Although it’s unlikely that el pistolero will lack for fight, whether he can find a similar fire to keep himself burning at the same rate is doubtful. One must remain mindful of the debilitating effects of father time too.
Neither can they count on the surprise factor of revelation Marcos Llorente. More often than not, when Atleti had their shoulders pressed against a defence it was the added force of Llorente that finally caved the door in. Diego Simeone can count on more alternatives in attack and for Llorente to replicate that impact would be difficult, especially if he is to have reduced freedom going forward. That would be the logical consequence of the added options now available, although nothing would be more Simeone than to continue playing a former defensive midfielder in their stead.
One such reinforcement that may require Llorente to tamp down his ideas going forward is Matheus Cunha. At first sight, the Brazilian is not a particularly Cholo player. Whether he is alternative or a complement to Suárez could be determined by the success of Ángel Correa, who in the opening weeks has looked defiantly reliable in the face of competition.
Still, perhaps the most intriguing part of the Cunha signing is that there is already a player in the squad whom somewhat resembles him. Although different in styles, both look to occupy similar spaces and would probably audition for the role of ‘second striker’ if given the choice.
The enigmatic figure of João Félix will, for the third season running, be the great x-factor for Atleti. Ever since his arrival in June of 2019, he’s never been able to completely silence the nagging injuries in his ear. Having moved for so much so young, it’s hard to set expectations for him. Los Colchoneros paid for potential, yet nobody is quite sure where he is supposed to be on the journey to reaching it.
Interestingly, just 80 minutes separate Félix and Cunha in terms of playing time since they arrived in the Spanish and German capitals; both have scored 13 goals and made 6 in their respective leagues. Going by the statistics, the Portuguese is the better passer. Cunha on average dribbles more than twice as much as Félix, shoots more regularly and has also registered double the amount of pressures (fbref.com). Going by the numbers, Cunha is much more in line with the efficient and direct approach Atleti look for. To give him minutes ahead of Félix, the player with large reserves of talent and a larger price tag, is a move maybe too bold even for Simeone.

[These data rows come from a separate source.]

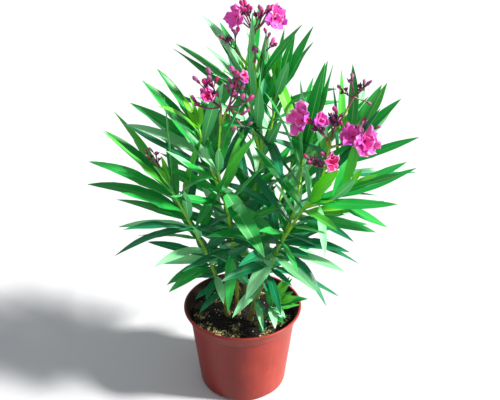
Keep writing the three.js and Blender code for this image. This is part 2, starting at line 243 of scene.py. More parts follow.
studio = {
    "lens": 55.94,          # mm on a 36 mm sensor
    "eye": (0.012, -1.040, 0.875),
    "tiltDown": 27.5,       # degrees below level
    "floor": "#c4c6cc",
    "floorReach": 9,        # m each way from the middle
    "sky": "#ffffff",
    "skyStrength": 0.47,
    "key": {"from": (1.75, -0.32, 1.65), "strength": 7.9, "angle": 8, "colour": "#fffbf4"},
    "aim": (0, 0, 0.3),     # where both lamps point
    "fill": {"from": (-0.4, -1.6, 1.4), "size": 1.2, "watts": 3, "colour": "#f2f6ff"},
}

scene = bpy.context.scene
scene.view_settings.view_transform = "Standard"
cameraData = bpy.data.cameras.new("camera")
cameraData.lens = studio["lens"]
cameraData.sensor_width = 36
camera = addObject("camera", cameraData)
camera.location = studio["eye"]
camera.rotation_euler = (math.radians(90 - studio["tiltDown"]), 0, 0)
scene.camera = camera

world = bpy.data.worlds.new("paleStudio")
world.use_nodes = True
background = world.node_tree.nodes["Background"]
background.inputs["Color"].default_value = linear(studio["sky"])
background.inputs["Strength"].default_value = studio["skyStrength"]
scene.world = world

aim = Vector(studio["aim"])
keyData = bpy.data.lights.new("key", "SUN")
keyData.energy = studio["key"]["strength"]
keyData.angle = math.radians(studio["key"]["angle"])
fillData = bpy.data.lights.new("fill", "AREA")
fillData.energy = studio["fill"]["watts"]
fillData.size = studio["fill"]["size"]
for name, lampData in (("key", keyData), ("fill", fillData)):
    lamp = studio[name]
    lampData.color = linear(lamp["colour"])[:3]
    lampObject = addObject(name, lampData)
    lampObject.location = lamp["from"]
    lampObject.rotation_euler = (aim - Vector(lamp["from"])).to_track_quat("-Z", "Y").to_euler()

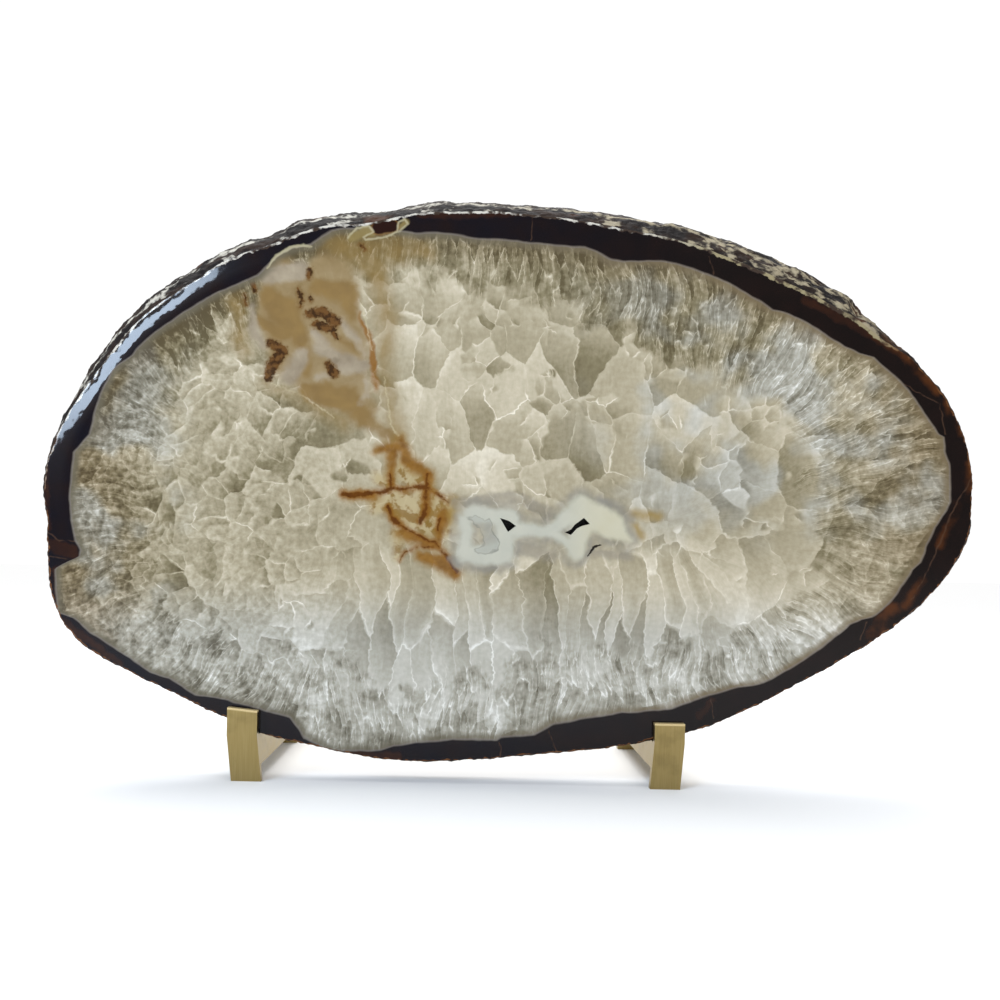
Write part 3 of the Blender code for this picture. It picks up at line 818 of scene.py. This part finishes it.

Those options are at this point just that however: an alternative with as many question marks as answers. Much more solid is Rodrigo de Paul. If Lionel Messi dragged Argentina to the final of the Copa América, it was de Paul who carried his bags and consequently shoved him over the precipice into glory.
Within a media climate that seeks to clearly define the role of each player, the former Udinese man is refreshingly versatile. Not only did he more than hold up as an athlete, he exhibited a polished technical repertoire and a useful brain with which to operate the other two. No midfielder in Serie A drew more fouls than him last season and he was in the top 13% for fouls committed. Crucially for Simeone, underneath the rest is grit.
On his full debut, he proved the difference as they overcame Elche in a stuffy 1-0 victory. Their three best chances (and the goal) were crafted by de Paul’s foot, measuring incisive passes behind the backline. It’s clichéd to say he adds a new dimension to Atleti, but it did appear as if the Atleti forwards had new spaces with which to work – knowing that de Paul could find them there. Last season he also led his peers for progressive carries, expected assists and players dribbled past.
All of these conundrums have been stewing in Simeone’s mind for weeks, which is before you add Antoine Griezmann to the melting pot. Arriving in a blaze of… not glory but market opportunity, Simeone retains a slightly softer spot for Griezmann along his hard exterior. That possibly makes him an immediate condiment (or eventual replacement) for Suárez.
Perhaps the greater challenge is not fitting him into the side, rather it may be re-educating him in the Atleti mindset. Doubtless, Griezmann brings production: 20 goals and 13 assists are numbers which contradict the narrative of disappointment. Like a comedian who had lost the ability to laugh, the sombre Griezmann of Barcelona continued to work hard but it was a passionless job. This project is about returning some of the brio back to a forlorn figure. Only then will he become definitive again.
In Griezmann maybe there is another wounded ego that can be re-purposed for revenge. Yet it does feel as if this attack will need to play with an onus unfamiliar to Cholo Simeone. No longer do Atlético Madrid have to deal with historic points totals from Real Madrid and Barcelona: these are sides which will permit mistakes. Despite being the best team in Spain last season however, the same formula is unlikely to be enough. Living that close to the edge, you eventually fall.
Finding the balance between continuity and evolution is the thinnest of tight-ropes. One that Simeone, for all his magic acts, has never walked before (most of his successes have been followed by departures and a regression season). Now he must do so in the area he struggles most with, manufacturing goals. All that being said, perhaps the most crucial advantage for Atleti in this title race is that Ronald Koeman, Julen Lopetegui and Carlo Ancelotti are all still working it out too.